Cross-File Inlining With LTO

When moving a function to a header is impractical, link-time optimization bridges the translation unit boundary. With -flto, GCC and Clang emit intermediate representation into object files instead of machine code. At link time the backend processes the full program IR and can inline and optimize across files as if they were one.
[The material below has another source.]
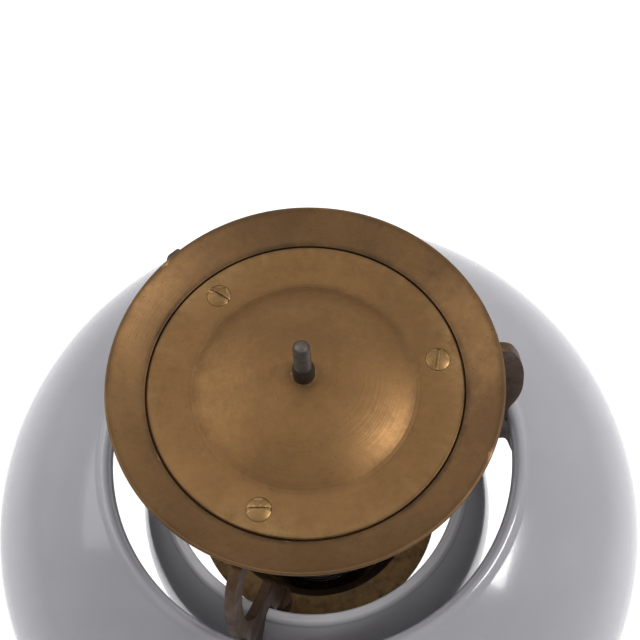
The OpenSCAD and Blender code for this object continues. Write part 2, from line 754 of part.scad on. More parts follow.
// Turned collar on the foot's neck
module foot_collar() {
    z = neck_z;
    h = foot_collar_h;
    r = neck_d / 2 - 2.5;
    color("peru")
        rotate_extrude()
            polygon(concat(
                [[pipe_fit_r, z], [r, z]],
                arc([r, z + 2.4], 2.4, -90, 90, 8),
                [[r - 0.8, z + 4.8]],
                curve([[r - 1.2, z + 5.6], [stem_r + 1.8, z + h * 0.72], [stem_r + 1.2, z + h]], 4),
                [[stem_r + easy_gap / 2, z + h], [stem_r + easy_gap / 2, z + h - stem_seat],
                    [pipe_fit_r, z + h - stem_seat]]));
}

// Spun foot: upright wall, rounded shoulder, flat top and a fillet up to the neck
module foot_shell() {
    shoulder_z = foot_h - shoulder_h;
    flat_r = foot_r - shoulder_w;
    steps = 8;
    fillet_r = min(neck_h, 12);
    root = neck_d / 2 + fillet_r;
    outer = concat(
        [[foot_r, foot_low_z], [foot_r, shoulder_z]],
        [for (i = [1:steps]) let (q = 90 * i / steps) [flat_r + shoulder_w * cos(q), shoulder_z + shoulder_h * sin(q)]],
        [for (i = [0:steps]) let (q = 90 * i / steps) [root - fillet_r * sin(q), neck_z - neck_h * cos(q) + 0]]);
    w = foot_wall;
    inner = concat(
        [[neck_d / 2 - w, neck_z - w]],
        [for (i = [steps - 1:-1:0]) let (q = 90 * i / steps) [root - fillet_r * sin(q) - w * sin(q), neck_z - neck_h * cos(q) - w * cos(q)]],
        [for (i = [steps:-1:1]) let (q = 90 * i / steps)
            [flat_r + (shoulder_w - w) * cos(q), shoulder_z + (shoulder_h - w) * sin(q)]],
        [[foot_r - w, shoulder_z], [foot_r - w, foot_low_z]]);
    color("peru") difference() {
        rotate_extrude($fn = 144)
            polygon(concat(outer, [[pipe_fit_r, neck_z], [pipe_fit_r, neck_z - w]], inner));
        translate([switch_x, -switch_y, foot_h - w - 1])
            cylinder(r = switch_bush_r + easy_gap / 2, h = w + 2);
        translate([0, foot_r - 4, inlet_z])
            rotate([-90, 0, 0])
                cylinder(r = inlet_body_r + thread_gap, h = 8);
    }
}

// Cast iron weight with pockets for switch, terminals, nut and wiring
module foot_weight() {
    top = weight_z + weight_t;
    color([0.25, 0.25, 0.27]) difference() {
        rotate_extrude()
            polygon([[0, weight_z], [weight_r - 1, weight_z], [weight_r, weight_z + 1],
                [weight_r, min(top, foot_h - shoulder_h)], [foot_r - shoulder_w - 2, top], [hub_r + 3, top],
                [hub_r, top + 1.5], [hub_r, hub_top], [0, hub_top]]);
        translate([0, 0, weight_z - 1])
            cylinder(r = pipe_fit_r + 0.2, h = foot_h);
        translate([0, 0, weight_z - 1])
            cylinder(r = well_pocket_r, h = clamp_z - weight_z + 1);
        translate([switch_x, -switch_y, weight_z - 1])
            cylinder(r = switch_d / 2 + 1, h = foot_h);
        translate([-block_w / 2 - 1, block_y - block_l / 2 - 1, weight_z - 1])
            cube([block_w + 2, foot_r, foot_h]);
        at_feet()
            translate([0, 0, weight_z - 1])
                cylinder(d = 3 + 2 * thread_gap, h = 9);
    }
}

// Places the three screws that hold the foot cover
module at_feet() {
    for (a = [30, 150, 270 + 45])
        rotate(a)
            translate([foot_r - 14, 0, 0])
                children();
}

module foot_washer() {
    color("silver")
        translate([0, 0, clamp_z - 1.6])
            difference() {
                cylinder(r = well_pocket_r - 2, h = 1.6);
                translate([0, 0, -1])
                    cylinder(r = pipe_fit_r, h = 4);
            }
}

module foot_nut() {
    color("gray")
        translate([0, 0, clamp_z - 1.6 - nut_h])
            hex_nut(nut_af + 1, nut_h, pipe_fit_r);
}

// Fibre disc that closes the foot from below
module foot_cover() {
    color([0.35, 0.22, 0.14]) difference() {
        union() {
            translate([0, 0, felt_t])
                cylinder(r = foot_r - foot_wall - easy_gap, h = cover_t);
            at_feet()
                translate([0, 0, felt_t])
                    cylinder(r = 3.4, h = weight_z - felt_t);
        }
        at_feet() {
            translate([0, 0, felt_t - 1])
                cylinder(d = 3 + easy_gap, h = weight_z - felt_t + 2);
            translate([0, 0, felt_t - 0.01])
                cylinder(r1 = 2.9, r2 = 1.6, h = 1.36);
        }
    }
}

// Countersunk screws of the foot cover, under the felt
module cover_feet_screws() {
    color("silver") at_feet()
        translate([0, 0, felt_t])
            difference() {
                union() {
                    cylinder(d = 3, h = weight_z - felt_t + 7);
                    cylinder(r1 = 2.7, r2 = 1.5, h = 1.2);
                }
                translate([-3, -0.4, -0.1])
                    cube([6, 0.8, 0.9]);
            }
}

module felt_pad() {
    color("darkgreen")
        difference() {
            cylinder(r = foot_r - foot_wall - 2, h = felt_t);
            translate([0, 0, -1])
                cylinder(r = 18, h = felt_t + 2);
        }
}

// Moulded bush in the rear of the foot, where a cord would enter
module inlet_bush() {
    color([0.12, 0.09, 0.08])
        translate([0, foot_r, inlet_z])
            rotate([-90, 0, 0])
                rotate_extrude()
                    polygon([[inlet_r, -8], [inlet_body_r, -8], [inlet_body_r, 0], [inlet_flange_r, 0],
                        [inlet_flange_r, 1.2], [inlet_flange_r - 1, 2.4], [inlet_r + 0.6, 2.4], [inlet_r, 1.6]]);
}

// Push-on clip that holds the bush from inside
module inlet_clip() {
    color("silver")
        translate([0, foot_r - foot_wall - 1.9, inlet_z])
            rotate([-90, 0, 0])
                rotate_extrude()
                    polygon([[inlet_body_r + thread_gap, 0], [inlet_body_r + 0.75, 0.7],
                        [inlet_body_r + 0.75, 1.6], [inlet_body_r + thread_gap, 0.9]]);
}

// Porcelain two-way terminal block at the end of the inlet
module terminal_block() {
    color("ivory")
        translate([0, block_y, block_z])
            difference() {
                translate([-block_w / 2, -block_l / 2, 0])
                    cube([block_w, block_l, block_h]);
                for (s = [-1, 1]) {
                    translate([s * block_w / 4, -block_l, wire_z - block_z])
                        rotate([-90, 0, 0])
                            cylinder(r = wire_r + 0.4, h = 2 * block_l);
                    for (y = [-1, 1])
                        translate([s * block_w / 4, y * block_l / 4, wire_z - block_z])
                            cylinder(r = 1.5 + thread_gap, h = block_h);
                }
                translate([-0.8, -block_l, block_h - 3])
                    cube([1.6, 2 * block_l, 4]);
            }
}

module terminal_screws() {
    low = wire_z + wire_r + 0.2;
    color("goldenrod")
        for (s = [-1, 1], y = [-1, 1])
            translate([s * block_w / 4, block_y + y * block_l / 4, low])
                difference() {
                    cylinder(r = 1.5, h = block_z + block_h - 1 - low);
                    translate([-2, -0.35, block_z + block_h - 2 - low])
                        cube([4, 0.7, 2]);
                }
}

// Lead that runs level from p to the pipe at x and turns up it to the holder
module riser_lead(x, p) {
    run = p - [x, 0];
    top = holder_z + 13;
    translate([x, 0, 0])
        rotate(atan2(run[1], run[0]) - 90) {
            translate([0, wire_bend, wire_z])
                rotate([-90, 0, 0])
                    cylinder(r = wire_r, h = norm(run) - wire_bend, $fn = 32);
            translate([0, wire_bend, wire_z + wire_bend])
                rotate([90, 0, 90])
                    rotate(180)
                        rotate_extrude(angle = 90, $fn = 64)
                            translate([wire_bend, 0])
                                circle(r = wire_r, $fn = 32);
            translate([0, 0, wire_z + wire_bend])
                cylinder(r = wire_r, h = top - wire_z - wire_bend, $fn = 32);
        }
}

// The two leads that rise through the pipe, one from the terminals and one from the switch
module lamp_leads() {
    color("black") {
        riser_lead(-wire_x, [-block_w / 4, block_y - block_l / 2 + 2.4]);
        riser_lead(wire_x, [wire_x, -switch_y + switch_d / 2 + 0.05]);
    }
}

// Lead from the terminals to the switch, under the weight
module switch_lead() {
    a = [block_w / 4, block_y - block_l / 2 + 2.4];
    b = [9, -switch_y + sqrt(pow(switch_d / 2, 2) - 81) + 1];
    color("maroon")
        translate([a[0], a[1], wire_z])
            rotate(atan2(b[1] - a[1], b[0] - a[0]))
                rotate([0, 90, 0])
                    cylinder(r = wire_r, h = norm(b - a), $fn = 32);
}

// Housing of the rotary switch with its threaded bush
module switch_body() {
    color([0.12, 0.1, 0.1])
        translate([switch_x, -switch_y, 0])
            rotate_extrude()
                polygon([[0, switch_low], [switch_d / 2 - 1, switch_low], [switch_d / 2, switch_low + 1],
                    [switch_d / 2, switch_top - 1.5], [switch_d / 2 - 1.5, switch_top], [switch_bush_r, switch_top],
                    [switch_bush_r, foot_h + 3], [spindle_d / 2 + turn_gap, foot_h + 3],
                    [spindle_d / 2 + turn_gap, switch_low + 6], [0, switch_low + 6]]);
}

// Knurled ring nut that clamps the switch to the foot
module switch_bush_nut() {
    grooves = 24;
    color("goldenrod")
        translate([switch_x, -switch_y, foot_h])
            difference() {
                rotate_extrude()
                    polygon([[switch_bush_r + thread_gap, 0], [8.4, 0], [8.4, 1.8], [7.8, 2.4],
                        [switch_bush_r + thread_gap, 2.4]]);
                for (i = [0:grooves - 1])
                    rotate(360 * i / grooves)
                        translate([8.6, 0, -1])
                            cylinder(r = 0.5, h = 5, $fn = 16);
            }
}

module switch_spindle() {
    low = switch_low + 6.2;
    color("silver")
        translate([switch_x, -switch_y, low])
            cylinder(d = spindle_d, h = knob_z + knob_h - 4 - low);
}

// Turning knob: a skirt with a wing to grip
module switch_knob() {
    wing_w = 5;
    skirt_h = 3.4;
    color([0.1, 0.08, 0.08])
        translate([switch_x, -switch_y, knob_z])
            difference() {
                union() {
                    rotate_extrude()
                        polygon([[0, 0], [knob_d / 2 - 0.4, 0], [knob_d / 2, 0.5], [knob_d / 2, skirt_h - 1],
                            [knob_d / 2 - 1, skirt_h], [0, skirt_h + 0.8]]);
                    intersection() {
                        translate([-wing_w / 2, -knob_d / 2, 0])
                            cube([wing_w, knob_d, knob_h]);
                        rotate_extrude()
                            polygon([[0, 0], [knob_d / 2 - 0.5, 0], [knob_d / 2 - 0.5, knob_h - 4],
                                [knob_d / 2 - 1.6, knob_h - 1.4], [knob_d / 2 - 4, knob_h], [0, knob_h]]);
                    }
                    cylinder(r = 4.2, h = knob_h - 2.5);
                }
                translate([0, 0, -1])
                    cylinder(d = spindle_d + 2 * thread_gap, h = knob_h - 3);
                translate([0, 0, knob_h - 6])
                    rotate([0, 90, 0])
                        cylinder(r = 1.25 + thread_gap, h = 6);
            }
}

// Grub screw that holds the knob on its spindle
module knob_screw() {
    color("silver")
        translate([switch_x + spindle_d / 2 + 0.05, -switch_y, knob_z + knob_h - 6])
            rotate([0, 90, 0])
                difference() {
                    cylinder(r = 1.25, h = 2);
                    translate([-0.3, -2, 1.4])
                        cube([0.6, 4, 1]);
                }
}

cap_ring();
cover_plate();
cover_screws();
top_stud();
stud_nut();
bracket_right();
bracket_rear();
bracket_front();
outer_glass();
inner_glass();
glass_claws();
gallery_cup();
gallery_screws();
holder_base();
holder_shell();
holder_insert();
holder_thread();
holder_contact();
bulb_glass();
bulb_cap();
bulb_mount();
bulb_filament();
cup_nut();
top_collar();
stem_tube();
stem_pipe();
foot_collar();
foot_shell();
foot_weight();
foot_nut();
foot_washer();
foot_cover();
cover_feet_screws();
felt_pad();
inlet_bush();
inlet_clip();
terminal_block();
terminal_screws();
lamp_leads();
switch_lead();
switch_body();
switch_bush_nut();
switch_spindle();
switch_knob();
knob_screw();
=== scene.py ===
import logging
import math
from dataclasses import dataclass, field
from enum import Enum
from typing import Dict, List, Sequence, Tuple

import bpy
import numpy as np
from mathutils import Matrix, Vector


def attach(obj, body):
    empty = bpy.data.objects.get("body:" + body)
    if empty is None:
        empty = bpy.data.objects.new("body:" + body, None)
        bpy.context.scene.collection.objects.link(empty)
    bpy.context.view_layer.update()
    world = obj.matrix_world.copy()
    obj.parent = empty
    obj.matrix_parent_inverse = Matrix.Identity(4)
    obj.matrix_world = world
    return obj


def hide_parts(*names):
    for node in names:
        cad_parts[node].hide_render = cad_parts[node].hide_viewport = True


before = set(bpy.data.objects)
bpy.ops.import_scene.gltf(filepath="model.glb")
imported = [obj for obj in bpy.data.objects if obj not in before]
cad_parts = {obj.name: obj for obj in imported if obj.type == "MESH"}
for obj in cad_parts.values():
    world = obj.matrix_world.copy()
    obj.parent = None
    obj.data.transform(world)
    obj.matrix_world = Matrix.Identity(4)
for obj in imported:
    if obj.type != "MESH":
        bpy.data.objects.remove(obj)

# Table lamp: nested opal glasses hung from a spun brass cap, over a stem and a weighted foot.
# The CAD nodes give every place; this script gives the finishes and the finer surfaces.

logging.basicConfig(level=logging.INFO, format="%(message)s")
log = logging.getLogger("lamp")

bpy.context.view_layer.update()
MM = 0.001
BEVEL_ABOVE = math.radians(28)
CREASE_ABOVE = math.radians(50)
SHADE_HEIGHT = 0.42
EULER = 2.718
Triple = Tuple[float, float, float]
Colour = Triple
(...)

Clang ThinLTO (-flto=thin) builds lightweight per-module summaries and performs cross-module inlining based on those summaries without loading the entire program into memory at once. It delivers most of full LTO’s runtime benefit at substantially lower link-time cost, which makes it practical for large codebases. On hot cross-module call paths, LTO typically yields 5-15% runtime improvement, sometimes significantly more when the inlined body unlocks vectorization.

The Practical Upshot

If you have been writing inline on performance-sensitive functions expecting it to prevent function calls, you have been writing ODR bookkeeping, not optimization instructions. The compiler’s cost model decides. Visibility at the call site decides. For functions that must be in headers to be visible, the inline specifier serves its actual purpose of avoiding linker errors. For functions where you have profiled and confirmed the compiler is wrong, always_inline is the real lever. For functions that need to stay in .cpp files but sit on hot cross-module paths, LTO is the appropriate tool.

The Lemire example with add and add3 is the clearest possible demonstration that, given visibility, the compiler will eliminate the call and produce better code than you wrote. Understanding that visibility, not the inline keyword, is what grants the compiler that opportunity changes how you think about header placement, translation unit structure, and build flags.